Disc four is her rarities, including her contributions to Randy Newman's Faust, a contribution to Carla Bley's jazz opera Escalator Over the Hill, a collaboration with Philip Glass and much more. Again, latest to earliest.

I believe that in order for a box set to be successful, it must have both enough familiar stuff to reel you in, plus enough GOOD unfamiliar stuff to make it worthwhile. This set succeeds on both counts.

Last month, I heard her and Ann Savoy sang a couple songs on the radio show A Prairie Home Companion. One song was a Cajun tune, the other a ballad.

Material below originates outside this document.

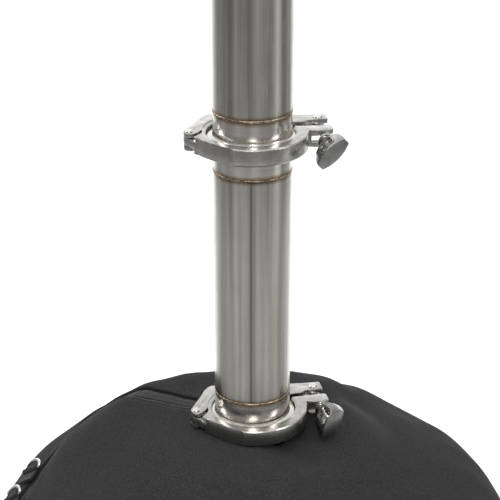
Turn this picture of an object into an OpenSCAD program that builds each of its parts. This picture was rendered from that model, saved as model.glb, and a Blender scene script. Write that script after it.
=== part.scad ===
// Weighted parasol base: a clamped stainless column on a ballast foot under a fabric jacket.
// Millimetres, +Z up. The origin is on the floor under the column axis, +Y points to the back.

/* [Column] */
// Outside diameter of the column tubes
tube_od = 76.2; // [75:0.1:77]
// Wall thickness of the tubes
tube_wall = 2; // [1.5:0.1:2.5]
// Height of the lower clamp's middle above the floor
lower_clamp_z = 244; // [243:1:250]
// Distance between the middles of the two clamps
clamp_pitch = 298; // [200:1:400]
// Length of the mast tube above its weld
mast_tube_len = 170; // [100:1:300]

/* [Ferrules] */
// Outside diameter of a ferrule's flange
flange_od = 91; // [90.5:0.1:91.5]
// Length of a ferrule from its face to its weld
ferrule_len = 27.4; // [22:0.1:35]
// Thickness of a flange at its rim
flange_rim = 2.85; // [2.5:0.05:3]
// Thickness of a gasket
gasket_t = 1.6; // [1.2:0.1:1.8]
// Height of a girth weld
weld_h = 2.4; // [1.5:0.1:4]

/* [Clamps] */
// Outside radius of a clamp's front jaw
jaw_r = 55; // [54:0.5:56]
// Height of the jaws
jaw_h = 17; // [16:0.5:18]
// Turn of the lower clamp about the column
lower_turn = 13; // [0:1:30]
// Turn of the upper clamp about the column
upper_turn = 6; // [0:1:30]
// Opening of the upper clamp's rear jaw about its hinge
upper_open = 2.5; // [0:0.1:2.5]
// Sideways play that the lower clamp has taken up on its flanges
lower_shift = 1; // [-1.5:0.1:1.5]
// Sideways play that the upper clamp has taken up on its flanges
upper_shift = -1.5; // [-1.5:0.1:1.5]
// Distance that the upper wing nut is backed off its ear
upper_slack = 8; // [0:0.5:10]
// Swing of both bolts at rest, away from the column
bolt_swing = 2.3; // [0:0.1:4]
// Angle of the lower wing nut about its bolt
lower_nut_turn = 60; // [0:1:180]
// Angle of the upper wing nut about its bolt
upper_nut_turn = 46; // [0:1:180]
// Diameter of the swing bolts
bolt_d = 6.4; // [6:0.1:7]
// Length of a wing nut's lens-shaped end
wing_len = 35; // [32:0.5:36]

/* [Foot] */
// Radius of the jacket at the floor
jacket_r = 293; // [285:1:300]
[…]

Then I came across the June 29 episode of Amazon Fishbowl with Bill Mahar. (The full episode also features Teri Hatcher: memoir, Burnt Toast; Annabelle Gurwitch: book and documentary, both titled Fired!; "dog whisper" Cesar Millan.) "11-time Grammy Award winner Linda Ronstadt and Ann Savoy harmonize beautifully on "Walk Away, Renee" and "Too Old to Die Young." Between numbers they spar with Bill on the American South and Las Vegas."

I've added their collaboration "Adieu, False Heart" to my shopping list; the album comes out on July 25.

Linda turns 60 manana. Happy birthday, Ms. Ronstadt.
***
At the free Turtles concert downtown last night, I watched that "I didn't know they did that!" look on many faces when they performed "She'd Rather Be with Me". But you know how a song will get stuck in your head. That happened to me with the funny lyrics of Elenore. I sang the choir and the end tag all the way home. Aloud. Repeatedly. And, of course, not the melody line, but the harmony line. "You're my pride and joy, et cetera", indeed.

4 comments:

Roger Owen Green said...

Go over to Fred Hembeck's blog to wish his wife, Lynn Moss, a HAPPY BIRTHDAY!! It is a...significant one. http://blog.myspace.com/fredhembeck

Anonymous said...

Hi there,

Re: Elenore-
Another memorable line, my own favorite- "I really think you're groovy; let's go out to a movie."

Been thinking of compiling a list of songs with the word 'groovy' in their lyrics.

M.

GayProf said...

Oddly, I have been thinking much about Ronstadt the past few days.

Logan said...

I'll have to check of some of her stuff, though I will say I was never a fan of her radio play songs. Sadly the first thing I noticed about your post wasn't the beautiful Ronstadt, but Raul Julia's name. It's a damn shame he died, and even moreso that his last film was Street Fighter.